**Brief:**
Find all lines in the listing that include the word "names", then copy them.

Collected data entries:
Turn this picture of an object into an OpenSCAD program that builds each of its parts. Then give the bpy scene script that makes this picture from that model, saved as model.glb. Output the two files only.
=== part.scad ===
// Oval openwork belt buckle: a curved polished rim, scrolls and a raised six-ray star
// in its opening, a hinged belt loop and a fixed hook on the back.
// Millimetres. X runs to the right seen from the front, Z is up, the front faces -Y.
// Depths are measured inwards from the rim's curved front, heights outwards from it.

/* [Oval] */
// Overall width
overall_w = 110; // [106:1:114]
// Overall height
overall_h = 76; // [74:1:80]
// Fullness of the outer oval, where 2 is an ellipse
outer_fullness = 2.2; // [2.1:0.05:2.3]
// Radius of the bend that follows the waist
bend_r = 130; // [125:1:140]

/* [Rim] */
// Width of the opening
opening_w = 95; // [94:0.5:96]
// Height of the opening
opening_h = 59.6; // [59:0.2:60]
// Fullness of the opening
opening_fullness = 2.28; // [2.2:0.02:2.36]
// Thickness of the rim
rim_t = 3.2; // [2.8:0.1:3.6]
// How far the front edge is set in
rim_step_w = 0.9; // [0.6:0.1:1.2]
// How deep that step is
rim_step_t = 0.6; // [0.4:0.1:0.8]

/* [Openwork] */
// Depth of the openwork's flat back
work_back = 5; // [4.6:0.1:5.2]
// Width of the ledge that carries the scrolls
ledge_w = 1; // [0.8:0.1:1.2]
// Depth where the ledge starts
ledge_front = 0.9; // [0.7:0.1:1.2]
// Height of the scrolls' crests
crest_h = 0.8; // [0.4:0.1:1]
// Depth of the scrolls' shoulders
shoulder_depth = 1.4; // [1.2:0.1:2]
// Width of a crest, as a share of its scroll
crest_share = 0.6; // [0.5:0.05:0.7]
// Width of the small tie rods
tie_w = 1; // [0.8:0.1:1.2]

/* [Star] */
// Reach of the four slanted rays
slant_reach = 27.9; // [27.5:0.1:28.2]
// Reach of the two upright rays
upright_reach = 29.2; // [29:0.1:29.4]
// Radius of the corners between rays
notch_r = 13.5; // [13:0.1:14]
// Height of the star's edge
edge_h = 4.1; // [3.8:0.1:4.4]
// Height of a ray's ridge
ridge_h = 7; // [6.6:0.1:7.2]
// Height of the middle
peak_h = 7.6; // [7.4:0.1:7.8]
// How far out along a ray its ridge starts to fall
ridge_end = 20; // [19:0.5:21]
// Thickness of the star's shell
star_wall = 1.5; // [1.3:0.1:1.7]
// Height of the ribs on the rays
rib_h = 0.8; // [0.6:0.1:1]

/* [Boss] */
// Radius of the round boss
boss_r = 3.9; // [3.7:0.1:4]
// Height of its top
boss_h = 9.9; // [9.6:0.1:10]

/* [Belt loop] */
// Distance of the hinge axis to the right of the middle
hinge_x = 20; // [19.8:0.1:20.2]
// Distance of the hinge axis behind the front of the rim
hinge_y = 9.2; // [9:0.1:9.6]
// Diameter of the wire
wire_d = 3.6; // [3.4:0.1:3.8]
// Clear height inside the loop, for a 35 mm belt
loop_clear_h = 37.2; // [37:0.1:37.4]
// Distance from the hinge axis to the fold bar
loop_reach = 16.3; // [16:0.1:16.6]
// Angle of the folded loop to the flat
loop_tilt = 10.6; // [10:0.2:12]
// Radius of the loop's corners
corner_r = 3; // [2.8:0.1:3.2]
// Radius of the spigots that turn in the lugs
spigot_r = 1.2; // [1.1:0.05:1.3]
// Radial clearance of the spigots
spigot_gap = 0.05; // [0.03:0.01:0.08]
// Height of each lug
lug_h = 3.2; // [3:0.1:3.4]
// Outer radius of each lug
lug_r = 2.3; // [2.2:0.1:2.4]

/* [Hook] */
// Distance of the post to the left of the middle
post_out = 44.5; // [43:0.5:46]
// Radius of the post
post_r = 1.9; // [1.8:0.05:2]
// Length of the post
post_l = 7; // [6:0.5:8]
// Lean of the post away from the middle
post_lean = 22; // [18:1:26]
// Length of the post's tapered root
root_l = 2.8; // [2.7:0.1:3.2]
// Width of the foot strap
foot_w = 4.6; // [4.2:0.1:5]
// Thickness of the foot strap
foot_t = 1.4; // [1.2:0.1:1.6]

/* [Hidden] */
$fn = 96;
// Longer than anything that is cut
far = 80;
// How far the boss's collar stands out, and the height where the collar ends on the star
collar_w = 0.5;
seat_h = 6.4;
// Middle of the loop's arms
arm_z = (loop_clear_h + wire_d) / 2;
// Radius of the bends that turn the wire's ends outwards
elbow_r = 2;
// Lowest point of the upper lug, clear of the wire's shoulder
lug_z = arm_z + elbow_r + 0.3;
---
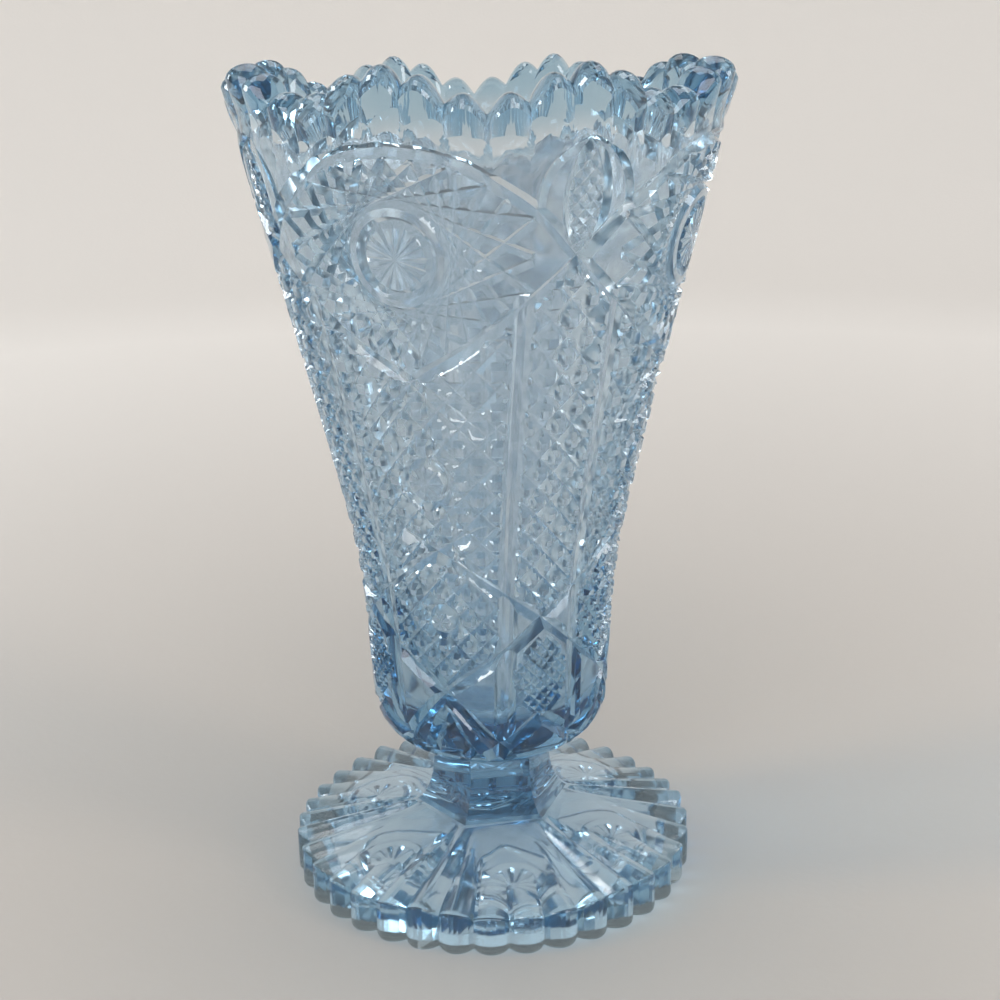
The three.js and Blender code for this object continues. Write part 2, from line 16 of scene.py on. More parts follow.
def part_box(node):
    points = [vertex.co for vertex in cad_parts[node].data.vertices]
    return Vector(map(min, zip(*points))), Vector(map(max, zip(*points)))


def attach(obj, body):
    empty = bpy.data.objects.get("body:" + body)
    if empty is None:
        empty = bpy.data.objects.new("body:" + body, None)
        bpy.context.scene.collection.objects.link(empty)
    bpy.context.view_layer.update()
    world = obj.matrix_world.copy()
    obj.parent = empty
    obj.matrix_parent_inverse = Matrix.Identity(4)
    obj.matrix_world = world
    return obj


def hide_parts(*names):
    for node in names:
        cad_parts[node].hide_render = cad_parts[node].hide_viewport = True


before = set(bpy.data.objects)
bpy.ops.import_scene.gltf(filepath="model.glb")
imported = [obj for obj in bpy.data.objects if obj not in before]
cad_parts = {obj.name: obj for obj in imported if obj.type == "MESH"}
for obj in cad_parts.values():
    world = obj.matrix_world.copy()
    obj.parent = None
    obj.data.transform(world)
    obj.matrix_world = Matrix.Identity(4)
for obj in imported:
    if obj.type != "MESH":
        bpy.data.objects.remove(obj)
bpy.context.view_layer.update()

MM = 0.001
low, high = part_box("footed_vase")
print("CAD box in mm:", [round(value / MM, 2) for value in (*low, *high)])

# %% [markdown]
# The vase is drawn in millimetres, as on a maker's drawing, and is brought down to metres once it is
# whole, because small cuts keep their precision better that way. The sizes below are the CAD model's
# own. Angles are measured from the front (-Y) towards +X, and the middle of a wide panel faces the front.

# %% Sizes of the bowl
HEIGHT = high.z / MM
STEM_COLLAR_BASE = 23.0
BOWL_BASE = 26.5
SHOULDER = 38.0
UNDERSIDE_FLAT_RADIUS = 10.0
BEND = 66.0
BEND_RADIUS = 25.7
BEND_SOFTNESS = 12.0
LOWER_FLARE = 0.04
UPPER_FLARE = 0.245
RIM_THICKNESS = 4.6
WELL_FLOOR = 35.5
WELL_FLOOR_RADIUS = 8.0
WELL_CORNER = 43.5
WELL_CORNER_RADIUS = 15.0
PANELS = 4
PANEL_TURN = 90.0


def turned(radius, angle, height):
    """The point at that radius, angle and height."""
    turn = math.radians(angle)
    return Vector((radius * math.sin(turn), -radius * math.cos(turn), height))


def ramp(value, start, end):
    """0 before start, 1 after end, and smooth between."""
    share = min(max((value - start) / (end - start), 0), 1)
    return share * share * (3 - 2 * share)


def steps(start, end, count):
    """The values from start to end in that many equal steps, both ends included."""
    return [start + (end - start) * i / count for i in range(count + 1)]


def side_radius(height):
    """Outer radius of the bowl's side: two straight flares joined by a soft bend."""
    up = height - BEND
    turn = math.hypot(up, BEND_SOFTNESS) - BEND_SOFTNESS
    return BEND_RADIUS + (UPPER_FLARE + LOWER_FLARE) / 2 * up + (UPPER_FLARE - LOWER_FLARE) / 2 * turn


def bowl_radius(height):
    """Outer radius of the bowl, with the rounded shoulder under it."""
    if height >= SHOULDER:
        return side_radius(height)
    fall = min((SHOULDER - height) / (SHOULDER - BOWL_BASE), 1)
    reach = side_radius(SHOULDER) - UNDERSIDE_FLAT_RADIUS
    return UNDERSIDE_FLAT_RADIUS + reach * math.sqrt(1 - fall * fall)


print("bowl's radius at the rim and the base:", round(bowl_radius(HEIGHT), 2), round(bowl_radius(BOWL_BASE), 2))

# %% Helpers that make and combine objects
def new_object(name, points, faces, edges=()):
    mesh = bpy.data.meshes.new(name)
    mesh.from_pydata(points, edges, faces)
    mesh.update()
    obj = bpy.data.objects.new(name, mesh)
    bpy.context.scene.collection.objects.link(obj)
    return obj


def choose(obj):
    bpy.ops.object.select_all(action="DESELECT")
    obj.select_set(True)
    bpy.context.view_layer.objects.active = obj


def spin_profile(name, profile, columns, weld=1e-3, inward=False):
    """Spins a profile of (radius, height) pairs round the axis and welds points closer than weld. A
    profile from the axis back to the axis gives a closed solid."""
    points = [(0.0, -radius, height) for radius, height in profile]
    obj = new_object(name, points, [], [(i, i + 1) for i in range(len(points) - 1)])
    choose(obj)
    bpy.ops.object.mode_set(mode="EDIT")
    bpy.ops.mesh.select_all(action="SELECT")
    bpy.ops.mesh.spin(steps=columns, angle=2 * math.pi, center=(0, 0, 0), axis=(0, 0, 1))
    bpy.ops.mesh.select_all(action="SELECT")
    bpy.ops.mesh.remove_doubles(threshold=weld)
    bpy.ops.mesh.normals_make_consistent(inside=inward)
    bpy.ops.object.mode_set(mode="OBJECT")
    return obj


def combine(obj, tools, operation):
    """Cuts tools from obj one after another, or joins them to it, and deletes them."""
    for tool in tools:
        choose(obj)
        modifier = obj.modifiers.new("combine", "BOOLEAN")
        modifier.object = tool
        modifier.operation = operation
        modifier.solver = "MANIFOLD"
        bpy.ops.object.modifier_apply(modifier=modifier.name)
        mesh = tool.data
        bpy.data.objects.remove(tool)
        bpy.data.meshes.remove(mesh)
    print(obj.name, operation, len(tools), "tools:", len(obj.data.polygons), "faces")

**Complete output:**
def hide_parts(*names):
    for node in names:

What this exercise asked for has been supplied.